“Our Parents Don’t Like Us to Talk About Our Skin”
In a guessing game played with photos of African-Americans and whites, a bunch of Boston fifth graders acted like little Stephen Colberts: they pretended they just don’t see race. In contrast, kids in the third grade frankly talked about racial difference, and scored better than their elders.
The game was an experiment conducted by a team of social scientists. They believe they may have pinpointed the age at which American children learn an adult social skill: noticing skin color and pretending you don’t.
Children aged 8 or 9 didn’t think about how they looked. They just played the game, a version of “Guess Who?” where each child deduced which photo was in the experimenter’s hand by asking questions about it. The younger children asked if the pictured person was fat or thin, male or female, black or white.
But the ten- and eleven- year olds refused to let themselves ask about race, reports the paper, published last year in Developmental Psychology by Evan P. Apfelbaum, Kristin Pauker, Nalini Ambady and Samuel R. Sommers, social psychologists at Tufts, and Michael I. Norton of Harvard Business School.
When I spoke with Ambady about the experiment a few months ago, she mentioned that at least one of the older kids was quite aware that she had two conflicting cognitive chores: In the car on the way home from the test, she told her mother that she’d noticed the racial divide in the photographs, but “I thought if I mentioned it, they would think I was prejudiced.”
The study is part of a new front in the study of prejudices and stereotyping, which shifts the focus from people’s thoughts and feelings to “meta-cognition” — thoughts and feelings about their thoughts and feelings. In a society that stigmatizes outright racism yet continues to live with the historical legacy of racial thinking, the drive to appear unbiased has surprisingly strong effects on people’s behavior, social psychologists have found.
Those effects mean that a well-meaning desire for a colorblind society is actually doing more harm than good. In our efforts to appear unprejudiced, we prevent the sorts of “teaching moments” that actually make people unprejudiced.
I was reminded of all this by this well-done article in the September 14 Newsweek about similar research. The only thing wrong with the piece is the headline: Babies aren’t racist, for God’s sake. Babies are innately prone to notice skin color more easily than they notice clothes or body type — skin tone is, in the words of the wise Lawrence R. Hirschfeld, “easy to think with” — but that doesn’t mean they want to toddle around a burning cross.

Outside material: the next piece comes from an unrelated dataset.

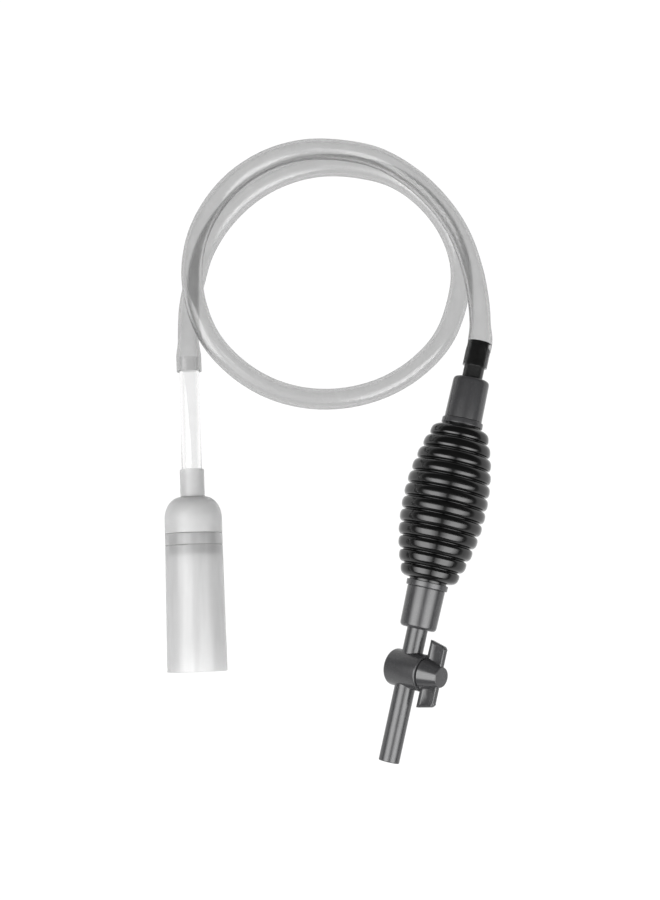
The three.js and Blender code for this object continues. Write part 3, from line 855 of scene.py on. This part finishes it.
def choose(piece, kind, test):
    """Selects the faces, edges or vertices of a piece in edit mode whose middle passes."""
    bpy.ops.mesh.select_mode(type={"faces": "FACE", "edges": "EDGE", "verts": "VERT"}[kind])
    bpy.ops.mesh.select_all(action="DESELECT")
    bpy.ops.object.mode_set(mode="OBJECT")
    mesh = piece.data
    if kind == "verts":
        for vertex in mesh.vertices:
            vertex.select = test(vertex.co, None)
    elif kind == "edges":
        for edge in mesh.edges:
            a, b = (mesh.vertices[i].co for i in edge.vertices)
            edge.select = test((a + b) / 2, (b - a).normalized())
    else:
        for face in mesh.polygons:
            face.select = test(face.center, face.normal)
    bpy.ops.object.mode_set(mode="EDIT")


WING_CORNER = 2.6 * MM
RIM = 1.5 * MM  # flat rim round each wing's dished face
DISH_SLOPE, DISH_DEPTH = 0.8 * MM, 0.45 * MM
WING_EDGE = 0.5 * MM
RIM_BAND = 1.2 * MM  # an edge nearer than this to the wing's outline is on its rim
BOSS_EDGE = 0.5 * MM
STEM_SOCKET, STEM_SOCKET_END = 7.6 * MM, 26 * MM
NEAR = 0.01 * MM


class SIPHON_OT_handle(bpy.types.Operator):
    """Handle of the stopcock: a tapered boss with two wings"""
    bl_idname = "siphon.handle"
    bl_label = "Handle"

    def execute(self, context):
        s = context.scene.siphon_valve
        handle = turned("wing_handle", round_corners([
            (0, s.boss_start), (s.boss, s.boss_start, BOSS_EDGE),
            (s.boss_tip, s.boss_end, BOSS_EDGE), (0, s.boss_end),
        ]), VALVE)
        deselect_all()
        bpy.ops.mesh.primitive_cube_add(size=1, location=(0, 0, 0))
        wings = context.object
        height = s.wing_top - s.boss_start
        near_top, near_tip = s.wing_top - 3.2 * MM, s.wing_tip - 3 * MM
        bpy.ops.object.mode_set(mode="EDIT")
        bpy.ops.mesh.select_all(action="SELECT")
        bpy.ops.transform.resize(value=(2 * s.wing_span, s.wing_thick, height))
        bpy.ops.transform.translate(value=(0, 0, s.boss_start + height / 2))
        choose(wings, "verts", lambda at, _: at.z > s.wing_top - MM)
        bpy.ops.transform.resize(value=(s.wing_tip / s.wing_span, 1, 1),
                                 center_override=(0, 0, s.wing_top))
        choose(wings, "edges", lambda at, way: at.z > s.wing_top - MM and abs(way.y) > 0.9)
        bpy.ops.mesh.bevel(offset=WING_CORNER, segments=6, affect="EDGES")
        for side in (-1, 1):
            choose(wings, "faces", lambda at, way: way.y * side > 0.9)
            bpy.ops.mesh.inset(thickness=RIM, depth=0)
            bpy.ops.mesh.inset(thickness=DISH_SLOPE, depth=-DISH_DEPTH)
        choose(wings, "edges", lambda at, way: abs(abs(at.y) - s.wing_thick / 2) < NEAR
               and (at.z > near_top or abs(at.x) > near_tip)
               and self.on_rim(at, s))
        bpy.ops.mesh.bevel(offset=WING_EDGE, segments=3, affect="EDGES")
        bpy.ops.object.mode_set(mode="OBJECT")
        settle(wings, VALVE)
        combine(handle, wings, "UNION")
        deselect_all()
        bpy.ops.mesh.primitive_cube_add(size=1, location=(0, 0, 0))
        socket = context.object
        bpy.ops.object.mode_set(mode="EDIT")
        bpy.ops.transform.resize(value=(STEM_SOCKET, STEM_SOCKET, STEM_SOCKET_END))
        bpy.ops.transform.translate(value=(0, 0, STEM_SOCKET_END / 2))
        bpy.ops.object.mode_set(mode="OBJECT")
        settle(socket, VALVE)
        combine(handle, socket, "DIFFERENCE")
        fit(handle, KNOB_BODY, "dark_abs", dark_abs(context.scene.siphon_finishes),
            "valve_handle")
        return {"FINISHED"}

    @staticmethod
    def on_rim(at, s):
        """True on the outline of the wings, and not on the edges of their dished faces."""
        share = (at.z - s.boss_start) / (s.wing_top - s.boss_start)
        reach = s.wing_span + (s.wing_tip - s.wing_span) * share
        return at.z > s.wing_top - NEAR or abs(at.x) > reach - RIM_BAND


class SIPHON_OT_inner(bpy.types.Operator):
    """Finishes of the valve's and the caps' inner pieces"""
    bl_idname = "siphon.inner"
    bl_label = "Inner Pieces"

    def execute(self, context):
        finishes = context.scene.siphon_finishes
        for make, nodes in (
            (natural_acetal, ("valve_plug", "inlet_valve_seat", "outlet_valve_seat")),
            (seal_rubber, ("plug_seal_inner", "plug_seal_outer", "inlet_flap", "outlet_flap")),
            (clear_silicone, ("head_seal_ring",)),
            (dark_abs, ("gland_ring",)),
        ):
            for node in nodes:
                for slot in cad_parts[node].material_slots:
                    slot.material = make(finishes)
        return {"FINISHED"}


# ---- sidebar and registration --------------------------------------------------------
class SIPHON_PT_panel(bpy.types.Panel):
    """Sizes, colours and the operators that model each piece"""
    bl_idname = "SIPHON_PT_panel"
    bl_label = "Gravel Vacuum Siphon"
    bl_space_type = "VIEW_3D"
    bl_region_type = "UI"
    bl_category = "Siphon"

    def draw(self, context):
        for name, group in GROUPS.items():
            column = self.layout.column(align=True)
            for field in group.__annotations__:
                column.prop(getattr(context.scene, name), field)
        for operator in OPERATORS:
            self.layout.operator(operator.bl_idname)


GROUPS = {
    "siphon_hose": SIPHON_PG_hose,
    "siphon_pump": SIPHON_PG_pump,
    "siphon_valve": SIPHON_PG_valve,
    "siphon_head": SIPHON_PG_head,
    "siphon_finishes": SIPHON_PG_finishes,
}
OPERATORS = (
    SIPHON_OT_camera, SIPHON_OT_hose, SIPHON_OT_stage, SIPHON_OT_gravel_tube, SIPHON_OT_head,
    SIPHON_OT_extension, SIPHON_OT_bulb, SIPHON_OT_caps, SIPHON_OT_stub, SIPHON_OT_valve_body,
    SIPHON_OT_handle, SIPHON_OT_inner,
)


def register():
    for cls in (*GROUPS.values(), *OPERATORS, SIPHON_PT_panel):
        bpy.utils.register_class(cls)
    for name, group in GROUPS.items():
        setattr(bpy.types.Scene, name, PointerProperty(type=group))


def unregister():
    for name in GROUPS:
        delattr(bpy.types.Scene, name)
    for cls in reversed((*GROUPS.values(), *OPERATORS, SIPHON_PT_panel)):
        bpy.utils.unregister_class(cls)


def main():
    register()
    for operator in OPERATORS:
        group, name = operator.bl_idname.split(".")
        getattr(getattr(bpy.ops, group), name)()


if __name__ == "__main__":
    main()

Bottom line: White parents in this country seem to be teaching their kids a Soviet-style hypocrisy about race, in which everyone knows the reality and everyone pretends it is other than what it is. As a kid quoted in the Newsweek piece put it, “parents don’t like us to talk about our skin.”
If white parents want to teach their kids not to be prejudiced, as opposed to not seeming prejudiced, then they shouldn’t pretend to be color-blind. Teaching children not to be racists begins by acknowledging what they see in front of their noses — physical differences in skin tone, and the effects of 500 years of American history on their homes, neighborhood and schools.